(Written instruction): Go from the first line to the line with "spacer, chrome, 0.2)" and return those lines verbatim, ends included.

-------- Entries supplied --------

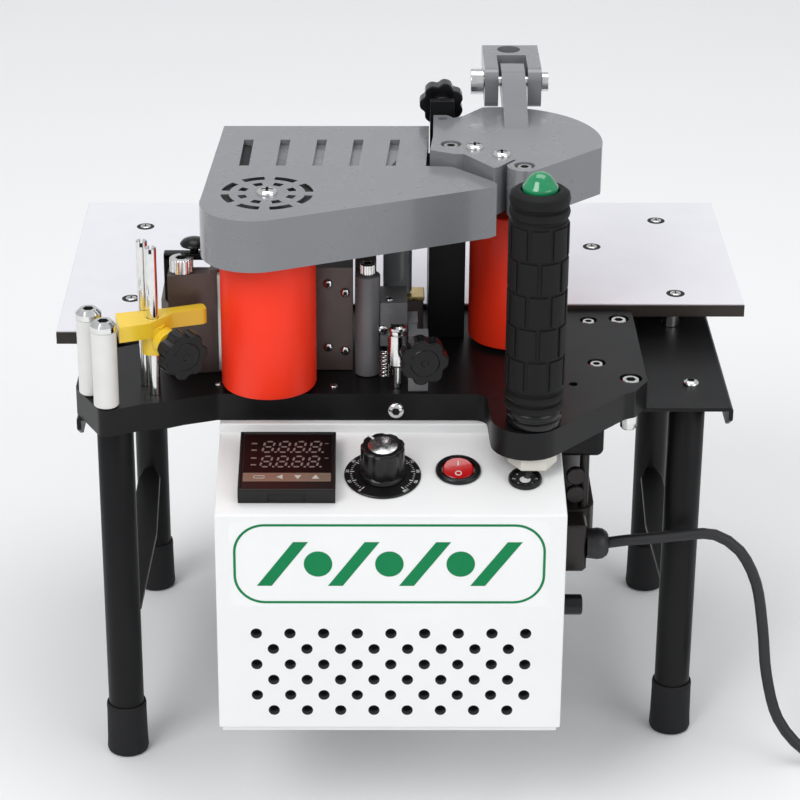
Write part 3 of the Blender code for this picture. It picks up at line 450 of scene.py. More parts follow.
def pan_head(radius, height, place, direction=(0, 0, 1), socket="cross"):
    """A domed screw head with a cross or hexagon recess."""
    dome = [(0, height)]
    for step in range(1, 7):
        angle = math.pi / 2 * step / 6
        dome.append((radius * math.sin(angle), height * (0.25 + 0.75 * math.cos(angle))))
    dome += [(radius, 0), (0, 0)]
    head = new_piece("head", turned(dome, steps=40), chrome)
    depth = height * 0.55
    if socket == "hex":
        tool = hexagon(radius * 0.5, height - depth, height + 1)
    else:
        arm, wide = radius * 0.58, radius * 0.13
        cross = [
            (-arm, -wide), (-wide, -wide), (-wide, -arm), (wide, -arm), (wide, -wide), (arm, -wide),
            (arm, wide), (wide, wide), (wide, arm), (-wide, arm), (-wide, wide), (-arm, wide),
        ]
        tool = slab(cross, height - depth, height + 1)
    # The recess walls take near-black: painted shade inside the socket.
    carve(head, tool, recess_painted_shade)
    head.data.transform(Matrix.Translation(Vector(place) * MM) @ facing(direction))
    head.data.set_sharp_from_angle(angle=math.radians(35))
    return head


def add_screw(name, radius, height, place, direction=(0, 0, 1), socket="cross"):
    head = pan_head(radius, height, place, direction, socket)
    head.name = name
    fit(head, "frame", [])


board_screws = ((110.8, 98.1), (152.4, 27.6), (-152.0, 20.0), (-152.0, 130.0), (152.4, 140.0))
low, high = TABLE_TOP - 0.3, TABLE_TOP + 0.04
for number, (x, y) in enumerate(board_screws):
    # Each board screw sits in a thin near-black disc: painted shade in its countersink.
    sink = turned([(0, high), (5.2, high), (5.2, low), (0, low)], (x, y, 0), steps=40)
    add(f"board_sink_shade_{number}", sink, recess_painted_shade)
    add_screw(f"board_screw_{number}", 3.1, 0.9, (x, y, TABLE_TOP))
spacer_profile = [(5.2, 221.6), (5.2, 211.3), (2.0, 211.3), (2.0, 221.6)]
for number, (x, y) in enumerate(((150.0, 27.6), (150.0, 140.0), (-150.0, 20.0), (-150.0, 130.0))):
    spacer = turned(spacer_profile, (x, y, 0), steps=32, closed=True)
    add(f"board_spacer_{number}", spacer, chrome, 0.2)

# ---------------------------------------------------------------------------------------------
# Side rails, legs and braces. The rails are folded steel, the legs are tubes with rubber caps
# and the braces are flat bars welded between them; all are powder coated black.

powder = moulded(
    "black_powder_coat", (0.0045, 0.0045, 0.005), 0.4, 1500.0, 0.35, specular_ior_level=0.22
)
cap_rubber = moulded("cap_rubber", (0.010, 0.010, 0.011), 0.7, 1100.0, 0.3, specular_ior_level=0.3)

for side in ("left", "right"):
    add_softened(f"side_channel_{side}", powder, 0.5)
    add_softened(f"leg_brace_{side}", powder, 0.6)

for name in ("front_left", "front_right", "back_left", "back_right"):
    low, high = (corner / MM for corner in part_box(f"leg_{name}"))
    x, y = (low.x + high.x) / 2, (low.y + high.y) / 2
    leg = turned(
        [(0, high.z), (9.3, high.z), (9.7, high.z - 0.5), (9.7, low.z), (0, low.z)], (x, y, 0), steps=56
    )
    add(f"leg_tube_{name}", leg, powder, nodes=[f"leg_{name}"])
    cap = [
        (9.8, 30.0), (10.3, 30.5), (10.8, 30.1), (11.0, 28.8), (11.0, 27.2), (10.9, 26.6), (11.2, 8.0),
        (11.5, 2.0), (11.0, 0.4), (9.5, 0.0), (0, 0.0),
    ]
    add(
        f"leg_cap_{name}", turned(cap, (x, y, 0), steps=56), cap_rubber,
        nodes=[f"foot_{name}"],
    )

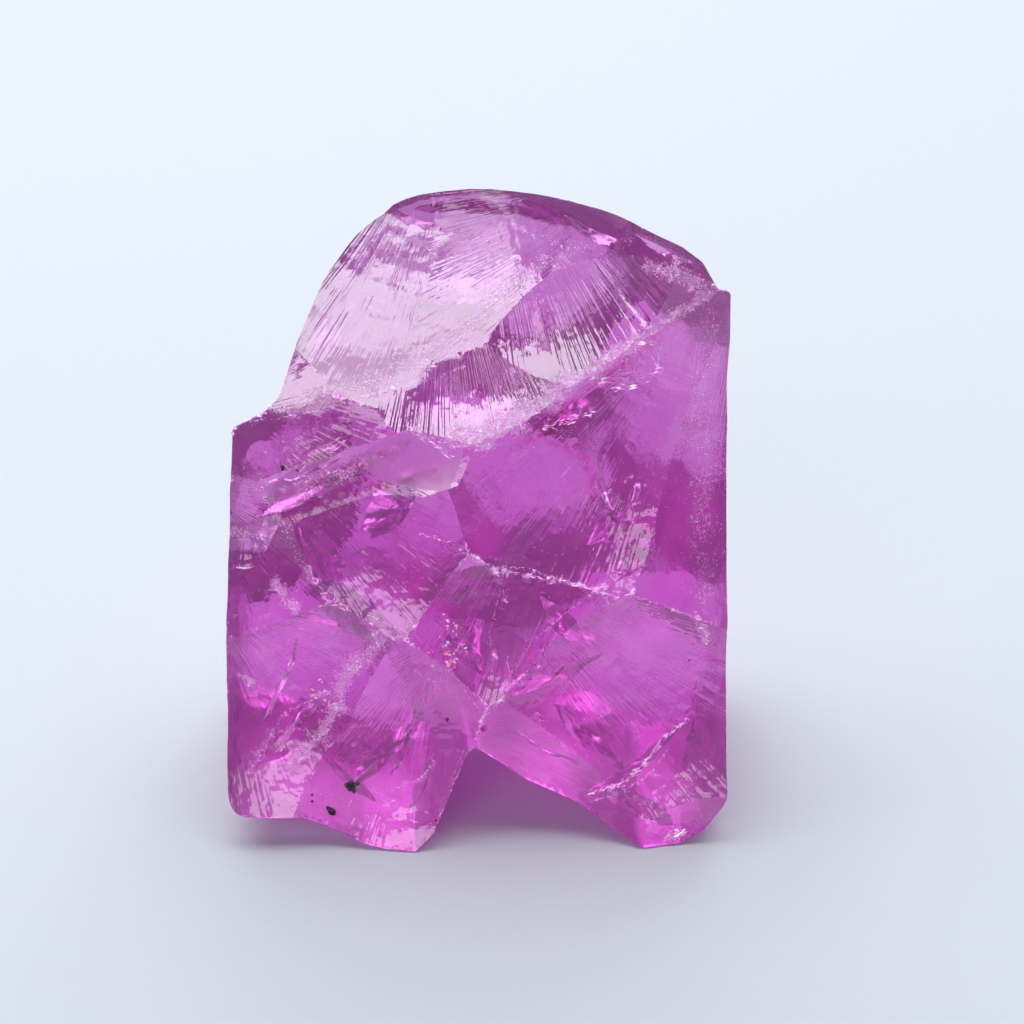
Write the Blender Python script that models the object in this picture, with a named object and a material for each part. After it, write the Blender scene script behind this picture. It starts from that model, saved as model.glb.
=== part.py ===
"""Raw zircon: one broken piece of clear crystal, standing on two feet.

X runs across the broad front face, Y away from it, Z up.  The blank is the overlap of two
prisms: the front outline, pushed straight back, and the rim of the domed top, pushed back and
down so that the stone falls away behind it.  Every fracture is a shallow spherical dish taken
out of the blank, and neighbouring dishes meet in the ridges.
"""

import math

import bmesh
import bpy
from mathutils import Vector

MM = 0.001

# Driving dimensions, in millimetres and degrees.
FRONT_LEAN = 22.0        # the front face leans back from upright
FRONT_FOOT = (-9.0, 0.65)  # Y and Z of a point of the front face
BACK_Y = 10.2            # the flat back
RIM_FALL = 36.0          # slope at which the stone drops away behind the rim
REACH = 45.0             # how far prisms and cutters run past the stone
CHORD = 0.014            # how far a dish's flat faces may lie off its sphere
DISH_SEGMENTS = 36

# Front outline: X, Z and corner radius, down the left side and along the base to the right.
OUTLINE = [
    (-12.1, 45.0, 0.0),
    (-14.0, 12.0, 9.0),
    (-14.05, 1.75, 1.5),
    (-9.9, 1.75, 3.0),
    (-6.5, 0.3, 2.0),
    (-5.2, 0.0, 0.0),
    (-3.6, 0.0, 0.3),
    (-2.5, 0.9, 1.2),
    (-0.45, 5.5, 0.5),
    (2.4, 3.4, 3.0),
    (5.5, 1.95, 4.0),
    (8.7, 0.1, 0.6),
    (9.1, 0.0, 0.0),
    (11.0, 0.0, 0.5),
    (12.6, 0.8, 1.6),
    (13.65, 2.6, 1.8),
    (13.5, 30.0, 0.0),
    (13.4, 45.0, 0.0),
]

# Rim of the top: X, Y, Z and corner radius, from the left shoulder over the dome.
RIM = [
    (-16.0, 0.5, 20.6, 0.0),
    (-13.9, 0.5, 21.95, 0.6),
    (-11.6, 1.0, 22.7, 0.8),
    (-10.9, 1.4, 23.4, 0.4),
    (-9.8, 4.0, 25.9, 1.0),
    (-8.6, 6.4, 28.1, 1.0),
    (-6.7, 8.2, 30.2, 1.0),
    (-4.1, 9.2, 31.7, 2.0),
    (0.0, 9.2, 32.3, 3.0),
    (4.4, 7.9, 32.4, 3.0),
    (7.6, 6.1, 31.8, 2.0),
    (10.5, 3.7, 31.2, 1.0),
    (11.9, 2.4, 30.9, 0.6),
    (12.7, 1.9, 29.6, 0.3),
    (15.0, 1.8, 29.5, 0.0),
]

# Dishes of the front face: across the face, up the face, depth and radius.
FRONT_DISHES = {
    "middle": (0.2, 12.1, 0.93, 22.0),
    "upper_left": (-6.9, 17.2, 1.29, 24.0),
    "upper_right": (6.2, 21.5, 1.87, 26.0),
    "right_edge": (13.6, 19.1, 1.80, 26.0),
    "centre_right": (3.7, 12.6, 1.04, 22.0),
    "lower_right": (8.9, 6.8, 1.93, 24.0),
    "lower_left": (-5.6, 4.8, 1.68, 22.0),
    "left_foot": (-11.3, 8.1, 1.89, 22.0),
    "shoulder": (-9.6, 24.3, 1.09, 24.0),
    "left_edge": (-13.4, 14.2, 1.64, 20.0),
    "right_foot": (11.6, 0.2, 1.65, 9.0),
    "over_notch": (4.2, 1.6, 1.88, 22.0),
    "skin": (0.0, 16.0, 0.20, 200.0),
}

# All other dishes: lowest point of the dish, outward direction, radius and half width.
DISHES = {
    "top_bowl": ((-4.6, 4.8, 25.9), (-0.03, -0.66, 0.75), 27.0, 17.0),
    "shoulder_ledge": ((-9.3, 0.7, 22.6), (-0.12, -0.60, 0.77), 14.0, 9.0),
    "top_wall": ((4.3, 5.6, 28.9), (-0.27, -0.82, 0.51), 13.9, 10.0),
    "top_lens": ((4.4, 4.1, 25.8), (-0.18, -0.80, 0.57), 10.5, 9.5),
    "top_scoop": ((0.0, 1.7, 22.4), (0.03, -0.76, 0.64), 17.4, 11.0),
    "back_top": ((2.0, 9.5, 21.0), (0.05, 0.99, 0.08), 26.0, 13.0),
    "back_left": ((-9.5, 8.6, 13.0), (-0.45, 0.88, 0.12), 20.0, 12.0),
    "back_right": ((9.8, 8.8, 15.5), (0.42, 0.90, 0.0), 24.0, 13.0),
    "back_middle": ((0.5, 9.4, 13.0), (0.0, 1.0, -0.05), 30.0, 11.0),
    "back_foot_left": ((-7.5, 8.2, 4.2), (-0.2, 0.86, -0.47), 16.0, 9.0),
    "back_foot_right": ((8.0, 9.0, 5.0), (0.15, 0.88, -0.45), 18.0, 9.5),
    "left_side": ((-13.3, 2.0, 9.0), (-1.0, 0.12, 0.0), 30.0, 10.0),
    "right_side": ((13.2, 2.5, 12.0), (1.0, 0.05, 0.0), 60.0, 16.0),
    "left_under": ((-10.5, 2.0, 2.6), (-0.35, 0.1, -0.93), 10.0, 6.0),
    "notch_right": ((5.0, 3.5, 2.6), (-0.35, 0.1, -0.93), 6.0, 5.0),
}


def rounded(corners):
    """The corners (x, y, radius) as a list of points, each corner turned by its radius."""
    points = []
    for index, (x, y, radius) in enumerate(corners):
        corner = Vector((x, y))
        if radius == 0.0:
            points.append(corner)
            continue
        back = Vector(corners[index - 1][:2]) - corner
        ahead = Vector(corners[index + 1][:2]) - corner
        half = back.angle(ahead) / 2
        trim = min(radius / math.tan(half), back.length * 0.45, ahead.length * 0.45)
        start = corner + back.normalized() * trim
        end = corner + ahead.normalized() * trim
        steps = max(2, math.ceil((math.pi / 2 - half) / 0.25))
        for step in range(steps + 1):
            t = step / steps
            points.append(start * (1 - t) ** 2 + corner * 2 * t * (1 - t) + end * t ** 2)
    return points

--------

(Exercise answer):
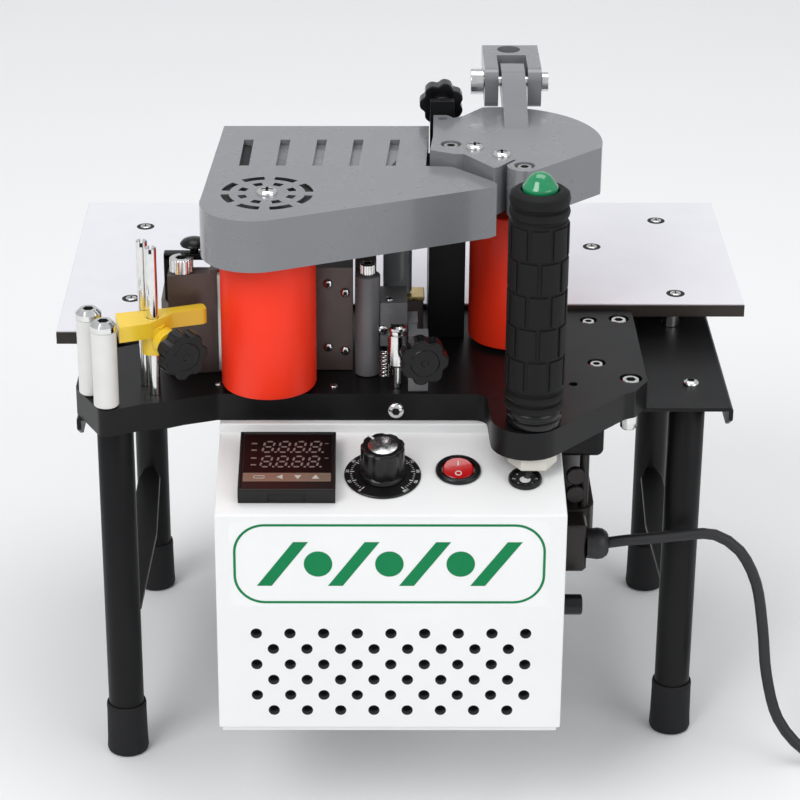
Write part 3 of the Blender code for this picture. It picks up at line 450 of scene.py. More parts follow.
def pan_head(radius, height, place, direction=(0, 0, 1), socket="cross"):
    """A domed screw head with a cross or hexagon recess."""
    dome = [(0, height)]
    for step in range(1, 7):
        angle = math.pi / 2 * step / 6
        dome.append((radius * math.sin(angle), height * (0.25 + 0.75 * math.cos(angle))))
    dome += [(radius, 0), (0, 0)]
    head = new_piece("head", turned(dome, steps=40), chrome)
    depth = height * 0.55
    if socket == "hex":
        tool = hexagon(radius * 0.5, height - depth, height + 1)
    else:
        arm, wide = radius * 0.58, radius * 0.13
        cross = [
            (-arm, -wide), (-wide, -wide), (-wide, -arm), (wide, -arm), (wide, -wide), (arm, -wide),
            (arm, wide), (wide, wide), (wide, arm), (-wide, arm), (-wide, wide), (-arm, wide),
        ]
        tool = slab(cross, height - depth, height + 1)
    # The recess walls take near-black: painted shade inside the socket.
    carve(head, tool, recess_painted_shade)
    head.data.transform(Matrix.Translation(Vector(place) * MM) @ facing(direction))
    head.data.set_sharp_from_angle(angle=math.radians(35))
    return head


def add_screw(name, radius, height, place, direction=(0, 0, 1), socket="cross"):
    head = pan_head(radius, height, place, direction, socket)
    head.name = name
    fit(head, "frame", [])


board_screws = ((110.8, 98.1), (152.4, 27.6), (-152.0, 20.0), (-152.0, 130.0), (152.4, 140.0))
low, high = TABLE_TOP - 0.3, TABLE_TOP + 0.04
for number, (x, y) in enumerate(board_screws):
    # Each board screw sits in a thin near-black disc: painted shade in its countersink.
    sink = turned([(0, high), (5.2, high), (5.2, low), (0, low)], (x, y, 0), steps=40)
    add(f"board_sink_shade_{number}", sink, recess_painted_shade)
    add_screw(f"board_screw_{number}", 3.1, 0.9, (x, y, TABLE_TOP))
spacer_profile = [(5.2, 221.6), (5.2, 211.3), (2.0, 211.3), (2.0, 221.6)]
for number, (x, y) in enumerate(((150.0, 27.6), (150.0, 140.0), (-150.0, 20.0), (-150.0, 130.0))):
    spacer = turned(spacer_profile, (x, y, 0), steps=32, closed=True)
    add(f"board_spacer_{number}", spacer, chrome, 0.2)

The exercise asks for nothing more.